I do understand the general appeal of the game’s overall shtick. After all, I spent a great deal of time, circa 2000, enriching the lives of my Sims (or making them suffer unthinkably), and more recently I have easily logged around 1500 hours fashioning empires in Civilization VI. And while I’ve never really gotten the hang of Minecraft, I can at least appreciate how its limitless palette for creativity is so engrossing. I’ve even dabbled, rather tepidly, with Second Life. Animal Crossing boasts many of the elements that made Minecraft, Second Life, and the Sims and Civilization franchises appealing. And it’s way cuter.
But viewed from another angle, playing Animal Crossing can seem a lot like the equivalent of doing manual farm labor for a cult leader. Tom Nook is Joe Exotic and we are all his expendable underlings being paid in fake currency and expired meats.
For example, I can spend an hourlong game session just pulling weeds.
Let me slightly rephrase that. I choose to spend an hourlong game session pulling weeds.
And the crazy part is that I love it. With every clump of vegetation I yank from the ground and stuff into my “pockets,” I have made my little island home (which is called Duckbutt Island) just that much more beautiful, and made a larger canvas for me to do with as I like. The methodical, somewhat rhythmic pulling of the weeds is rather meditative, much like real gardening can be (but without the real dirt or real bugs). Even the sound that comes from each weed-pull, a sort of squirty “yoink,” is weirdly satisfying.
I’m not kidding here. When I go on a jaunt to a “mystery island” or visit my kids’ domain and I see a lot of weeds, I think, and perhaps shout out loud, “Oh boy! Weeds!”
Later, I can store all those weed clumps away and wait for Leif to come back to Duckbutt town square and purchase them at a modest markup.
Planting flowers, shaking trees, whacking away at rocks, collecting seashells — all of it is tedious, and yet it’s the tediousness that’s often the most appealing part for me. I do also enjoy the creative customization, designing one’s avatar and dwelling, and I have fun checking the boxes that qualify Animal Crossing as a “game” by hitting certain milestones, fulfilling necessary tasks, and upgrading life on Duckbutt. Those things all help Animal Crossing feel like it has a “point.”
But even without those things, it’s remarkably soothing to simply wander one’s island and gently tend to it.

In this way, Animal Crossing is less a game, and more of a place to go — which is especially valuable at this moment in history. Countless other games offer this kind of escape, of course, from Fortnite to World of Warcraft to, well, name your MMORPG of choice. None of them, however, have appealed to me the way Animal Crossinghas…with perhaps the exception of The Legend of Zelda: Breath of the Wild, which, while not a “sim” by any means, provides so rich and wide of an experience that one can simply wander and putter about delightedly for hours. And believe me, I have.
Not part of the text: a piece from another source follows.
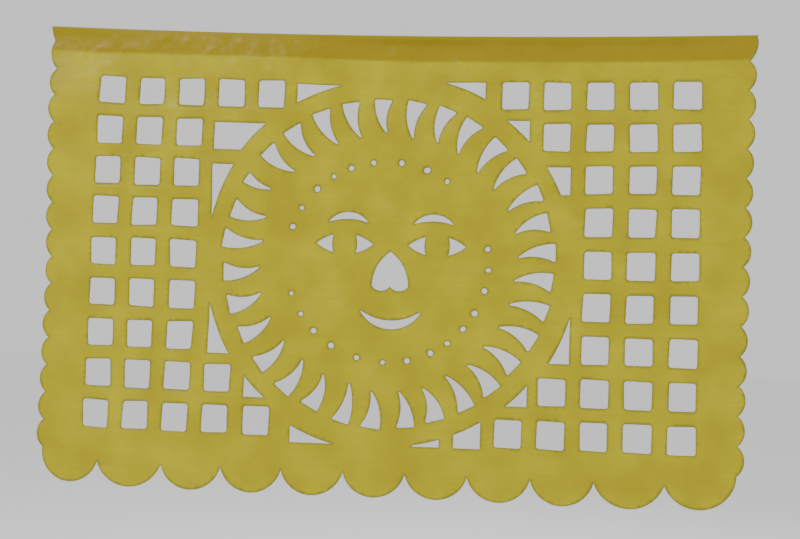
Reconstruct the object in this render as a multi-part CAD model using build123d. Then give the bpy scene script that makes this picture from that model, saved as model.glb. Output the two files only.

Zelda aside, perhaps it’s those other games’ sprawling complexity that suggests to me that the effort to master them wouldn’t be worth the time and energy.
Animal Crossing has many layers of complexity, but they all feel very optional. One can advance and upgrade at one’s own pace, and in the meantime there is always something to do, harvest, beautify, design, or craft. And, importantly, as you meander and dawdle, no one will be out to get you.
However, one aspect of Animal Crossing that has really solidified it as a breakout phenomenon at this moment is its social component. Players can visit the islands of friends or anyone on the internet who opens their island to visitors. I’ve played online with my kids while they’re at their mom’s house, but otherwise I have interacted very little with anyone else. What am I missing here?
I suspect it has more to do with me than the game. My reticence and anxieties over social encounters in meatspace seems to carry over to Animal Crossingin strikingly similar ways. Just like in the real world, I worry over what to say or how to behave around another player, and feel exhausted in advance by whatever expectations they might have of me. I feel pretty confident of my ability to cultivate lasting friendships with Zucker the octopus and Truffles the pig. And Blathers, well, he is my true soulmate. But actual humans are another story.
At least on a computer generated island, no one expects our avatars to make eye contact.